WHAT YOU HAVE TO DO: Search the material for the string "True", then return every line where it is found.

MATERIAL PROVIDED:
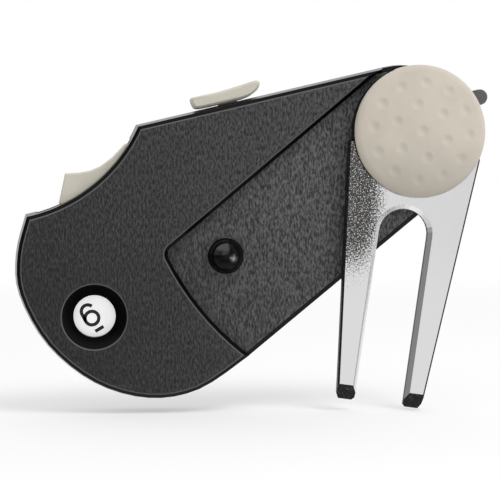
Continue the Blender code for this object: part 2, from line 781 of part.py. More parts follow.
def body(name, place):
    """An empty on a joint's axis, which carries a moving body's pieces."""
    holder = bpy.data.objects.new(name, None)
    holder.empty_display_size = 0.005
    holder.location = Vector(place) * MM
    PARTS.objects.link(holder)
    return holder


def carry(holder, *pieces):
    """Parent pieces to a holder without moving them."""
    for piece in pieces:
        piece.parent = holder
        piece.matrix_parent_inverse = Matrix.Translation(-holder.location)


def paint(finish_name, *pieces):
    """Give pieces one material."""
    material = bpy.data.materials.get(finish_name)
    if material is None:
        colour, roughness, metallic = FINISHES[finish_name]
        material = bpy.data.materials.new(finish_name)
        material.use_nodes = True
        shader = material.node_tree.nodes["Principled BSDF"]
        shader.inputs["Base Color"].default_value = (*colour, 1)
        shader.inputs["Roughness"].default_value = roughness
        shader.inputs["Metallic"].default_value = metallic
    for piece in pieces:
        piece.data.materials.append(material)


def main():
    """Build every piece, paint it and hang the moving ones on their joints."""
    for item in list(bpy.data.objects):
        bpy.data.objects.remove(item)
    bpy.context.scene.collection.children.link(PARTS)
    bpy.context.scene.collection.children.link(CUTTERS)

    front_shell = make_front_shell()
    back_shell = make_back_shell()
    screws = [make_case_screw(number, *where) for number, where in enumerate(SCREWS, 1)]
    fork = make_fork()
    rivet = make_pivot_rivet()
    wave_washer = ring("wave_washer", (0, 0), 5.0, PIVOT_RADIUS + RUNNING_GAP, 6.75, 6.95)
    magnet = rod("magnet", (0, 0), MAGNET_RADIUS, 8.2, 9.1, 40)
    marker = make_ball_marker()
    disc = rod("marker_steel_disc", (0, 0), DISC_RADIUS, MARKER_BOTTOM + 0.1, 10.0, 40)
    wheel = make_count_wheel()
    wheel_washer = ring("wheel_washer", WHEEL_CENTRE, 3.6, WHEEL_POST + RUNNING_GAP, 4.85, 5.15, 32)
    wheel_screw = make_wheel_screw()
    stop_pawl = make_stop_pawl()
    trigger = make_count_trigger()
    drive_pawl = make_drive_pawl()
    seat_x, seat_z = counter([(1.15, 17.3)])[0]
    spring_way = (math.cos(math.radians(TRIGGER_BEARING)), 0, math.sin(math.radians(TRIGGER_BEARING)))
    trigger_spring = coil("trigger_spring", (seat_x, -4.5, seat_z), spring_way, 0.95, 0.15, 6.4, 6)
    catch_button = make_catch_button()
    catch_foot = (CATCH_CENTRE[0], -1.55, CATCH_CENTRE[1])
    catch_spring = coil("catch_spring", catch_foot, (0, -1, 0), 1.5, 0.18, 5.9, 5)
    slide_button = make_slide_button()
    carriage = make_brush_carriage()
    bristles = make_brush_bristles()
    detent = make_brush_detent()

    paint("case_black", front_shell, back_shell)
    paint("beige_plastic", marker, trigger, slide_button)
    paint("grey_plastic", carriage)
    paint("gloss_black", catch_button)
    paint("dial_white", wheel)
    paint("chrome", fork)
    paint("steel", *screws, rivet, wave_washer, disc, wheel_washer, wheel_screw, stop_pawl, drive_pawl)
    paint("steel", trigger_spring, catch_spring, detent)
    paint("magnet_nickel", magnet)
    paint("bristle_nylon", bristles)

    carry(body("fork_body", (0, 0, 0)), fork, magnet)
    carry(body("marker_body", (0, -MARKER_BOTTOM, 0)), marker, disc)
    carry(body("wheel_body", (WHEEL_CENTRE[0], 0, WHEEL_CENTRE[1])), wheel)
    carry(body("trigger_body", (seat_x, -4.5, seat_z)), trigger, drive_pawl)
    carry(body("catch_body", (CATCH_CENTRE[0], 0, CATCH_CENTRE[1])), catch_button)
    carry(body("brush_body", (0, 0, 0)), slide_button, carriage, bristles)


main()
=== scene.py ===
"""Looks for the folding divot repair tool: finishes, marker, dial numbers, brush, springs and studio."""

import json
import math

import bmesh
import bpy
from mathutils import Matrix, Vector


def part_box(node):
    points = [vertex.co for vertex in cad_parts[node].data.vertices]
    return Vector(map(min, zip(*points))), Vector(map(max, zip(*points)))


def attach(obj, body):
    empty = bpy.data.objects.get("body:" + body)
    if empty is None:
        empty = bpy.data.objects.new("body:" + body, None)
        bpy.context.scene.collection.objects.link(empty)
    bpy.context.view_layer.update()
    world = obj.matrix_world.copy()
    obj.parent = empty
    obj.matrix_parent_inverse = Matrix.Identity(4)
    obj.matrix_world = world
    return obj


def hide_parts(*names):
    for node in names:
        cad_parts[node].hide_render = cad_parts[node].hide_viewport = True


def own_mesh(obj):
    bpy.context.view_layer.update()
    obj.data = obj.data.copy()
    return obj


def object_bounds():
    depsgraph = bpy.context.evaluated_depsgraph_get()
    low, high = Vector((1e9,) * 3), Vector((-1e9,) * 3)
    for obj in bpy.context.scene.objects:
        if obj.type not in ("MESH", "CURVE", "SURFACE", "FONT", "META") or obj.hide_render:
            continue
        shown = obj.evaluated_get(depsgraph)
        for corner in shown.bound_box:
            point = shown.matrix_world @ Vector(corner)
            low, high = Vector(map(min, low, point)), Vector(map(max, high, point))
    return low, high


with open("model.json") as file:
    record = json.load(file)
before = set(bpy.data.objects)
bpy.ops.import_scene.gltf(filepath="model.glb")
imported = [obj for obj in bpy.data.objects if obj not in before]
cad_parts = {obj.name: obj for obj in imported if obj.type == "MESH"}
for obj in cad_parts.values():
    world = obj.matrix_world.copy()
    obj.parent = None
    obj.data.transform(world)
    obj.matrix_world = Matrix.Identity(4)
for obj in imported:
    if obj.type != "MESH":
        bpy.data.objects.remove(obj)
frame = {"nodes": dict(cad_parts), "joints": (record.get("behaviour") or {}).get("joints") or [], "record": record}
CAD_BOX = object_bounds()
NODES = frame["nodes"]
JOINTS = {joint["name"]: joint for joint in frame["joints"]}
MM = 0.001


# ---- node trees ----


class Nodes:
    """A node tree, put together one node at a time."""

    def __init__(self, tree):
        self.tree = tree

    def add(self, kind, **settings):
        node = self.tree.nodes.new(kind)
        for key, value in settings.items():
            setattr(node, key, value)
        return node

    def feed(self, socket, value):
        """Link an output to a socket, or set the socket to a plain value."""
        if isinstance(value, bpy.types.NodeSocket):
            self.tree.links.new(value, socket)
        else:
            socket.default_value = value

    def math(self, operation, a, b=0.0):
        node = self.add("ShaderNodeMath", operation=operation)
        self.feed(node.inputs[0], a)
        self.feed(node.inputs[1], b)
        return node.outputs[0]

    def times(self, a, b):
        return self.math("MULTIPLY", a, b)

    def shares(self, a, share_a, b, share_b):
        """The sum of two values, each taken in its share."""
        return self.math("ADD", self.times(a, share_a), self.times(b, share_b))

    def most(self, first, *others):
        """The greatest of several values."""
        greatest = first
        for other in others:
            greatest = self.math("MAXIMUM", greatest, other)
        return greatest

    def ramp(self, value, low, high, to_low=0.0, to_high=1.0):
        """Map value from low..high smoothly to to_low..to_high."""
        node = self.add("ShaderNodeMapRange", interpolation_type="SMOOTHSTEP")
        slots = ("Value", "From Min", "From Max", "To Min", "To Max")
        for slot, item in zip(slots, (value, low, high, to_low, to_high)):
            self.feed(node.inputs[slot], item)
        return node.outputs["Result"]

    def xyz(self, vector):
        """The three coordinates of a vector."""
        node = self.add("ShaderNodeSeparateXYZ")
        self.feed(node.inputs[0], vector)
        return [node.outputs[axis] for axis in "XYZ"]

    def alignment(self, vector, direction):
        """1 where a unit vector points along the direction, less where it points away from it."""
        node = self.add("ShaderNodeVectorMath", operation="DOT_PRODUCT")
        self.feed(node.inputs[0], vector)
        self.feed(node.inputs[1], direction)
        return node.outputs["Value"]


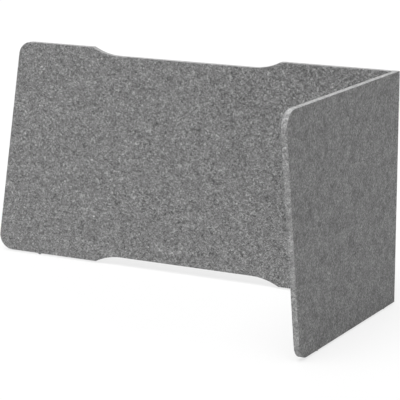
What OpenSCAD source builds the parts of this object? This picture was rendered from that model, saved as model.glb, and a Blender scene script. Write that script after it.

EXERCISE ANSWER:
        material.use_nodes = True
        cad_parts[node].hide_render = cad_parts[node].hide_viewport = True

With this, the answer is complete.